Byanyima appreciates EU approval for long-acting HIV treatment

Prepared syringe 3mL of Cabotegravir.

Ms Winnie Byanyima, the UNAIDS Executive Director (ED), is grateful that the European Commission has approved an HIV treatment option designed for twice-yearly dosing.

Responding to the news, the ED said that universal production should be central in the matter so that all HIV positive patients can easily access and adhere to the drug.

By this, Ms Byanyima said the new kind of treatment will prevent AIDS-related deaths as most of the patients will not experience drug resistance due to non-adherence cause by the tiresome daily swallowing of the regimen.

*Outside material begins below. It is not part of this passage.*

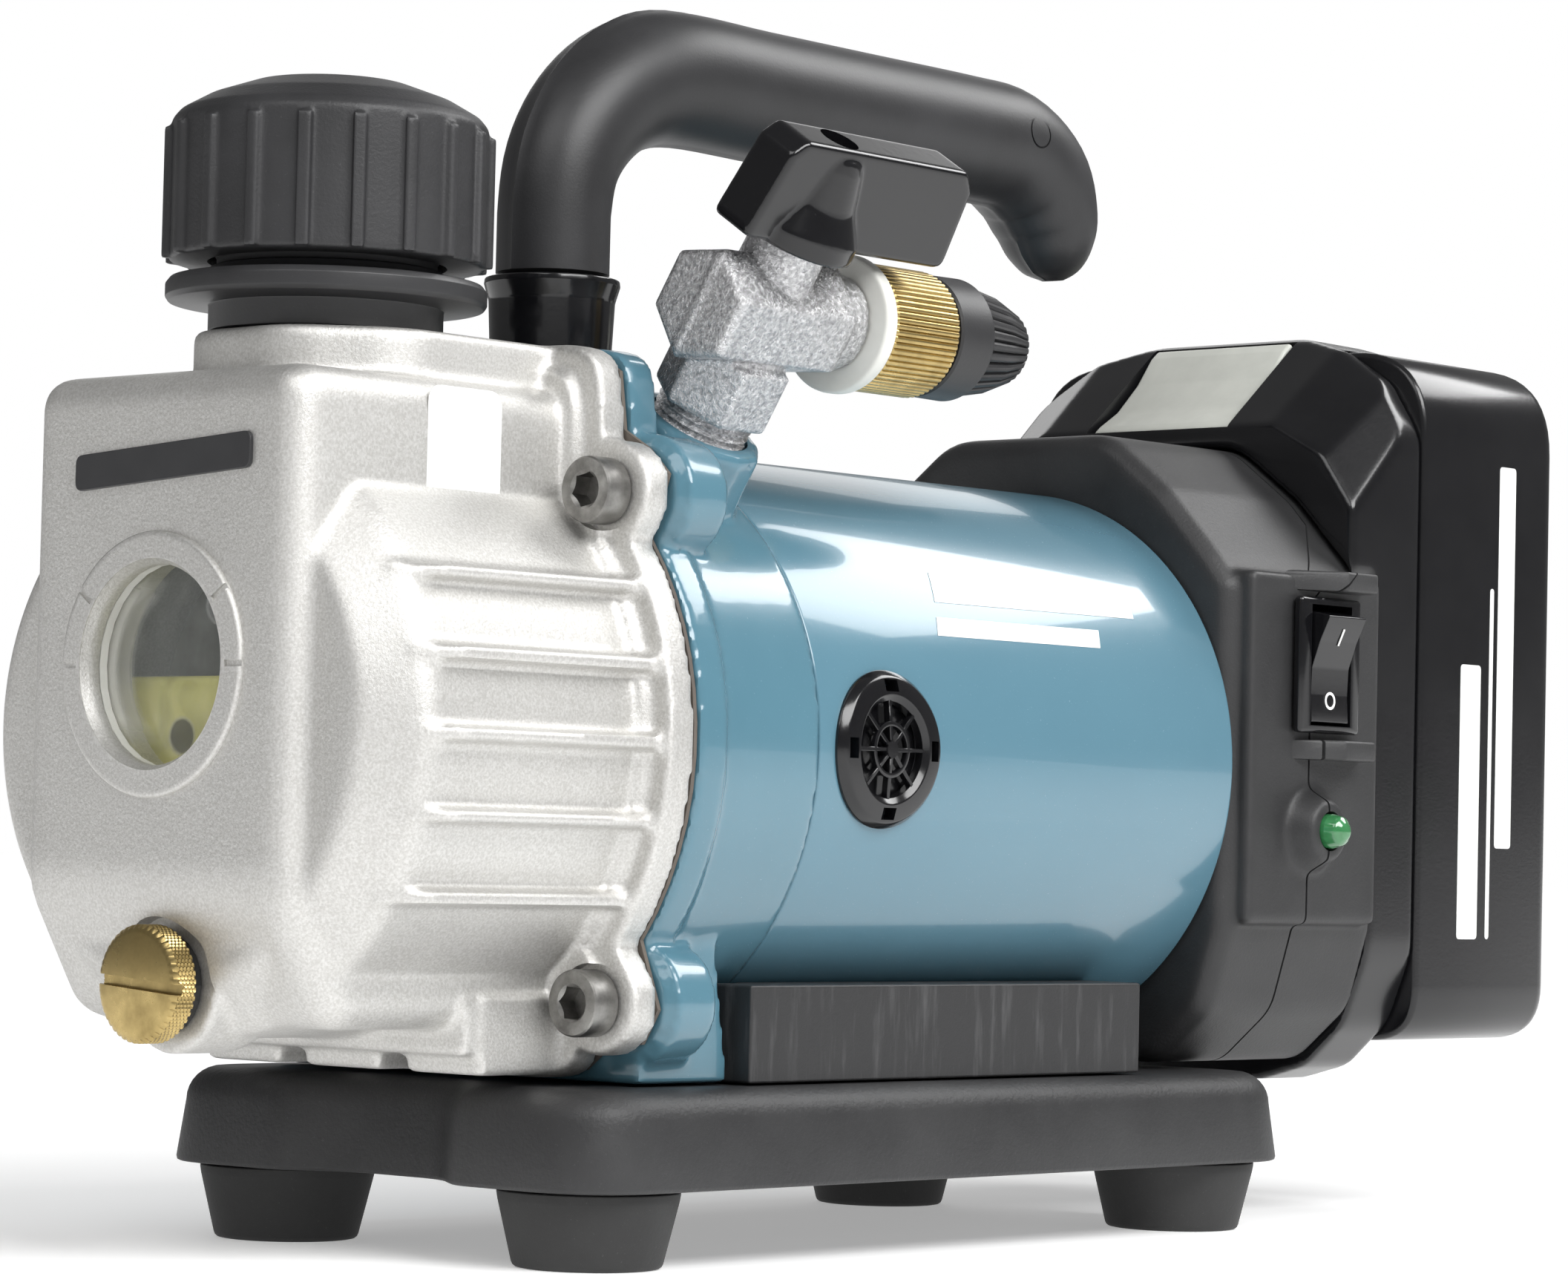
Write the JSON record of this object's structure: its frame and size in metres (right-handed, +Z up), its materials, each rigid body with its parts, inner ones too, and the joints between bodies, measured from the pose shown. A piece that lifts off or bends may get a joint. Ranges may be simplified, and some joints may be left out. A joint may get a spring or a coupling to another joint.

‘It is great news that a range of long-acting HIV treatment options are set to come on stream. A range of options for long-acting treatments, received every few months, could enable more people to get on treatment or offer better clinical options for patients showing resistance to current regimens, therefore staying longer on treatment, and prevent many AIDS-related deaths – if they become available for all who need them. The evidence is clear: monopoly production cannot ensure global availability and affordability. Worldwide availability of affordable long-acting treatments will require the transfer of technology to enable generic production,’ she said.

The recent decision by ViiV to share its long-acting HIV prevention technology to enable generic production has demonstrated that sharing is possible for companies to do.

UNAIDS welcomed that decision and is urging an expansion of the number of countries included.

Currently, many upper middle-income countries do not have access to these technologies.

Achieving global targets to end AIDS would require countries around the world have access to newer technologies.

Ms Byanyima added that as a range of companies advance their development of long-acting HIV treatments, they should build on ViiV’s precedent, expanding the number of countries and learn from it by not waiting until after launch to transfer the technology.

‘Delays in the transfer of technology of innovative health products cost lives. The process of sharing of long-acting treatment technology, of the intellectual property rights and “recipes”, should not wait for after long-acting HIV treatment medicines are made available to people in rich countries. That process should begin at the early stages of the Research and Development (R&D) cycle.’

‘Sharing technology now, to help producers prepare, will save lives and help end the AIDS pandemic. The transfer of pandemic-ending technologies to low- and middle- income countries is not only the right thing to do, it is in the self-interest of rich countries too. We can only end AIDS by ending AIDS everywhere. To end AIDS, share technology. Now,’ Ms Byanyima continued.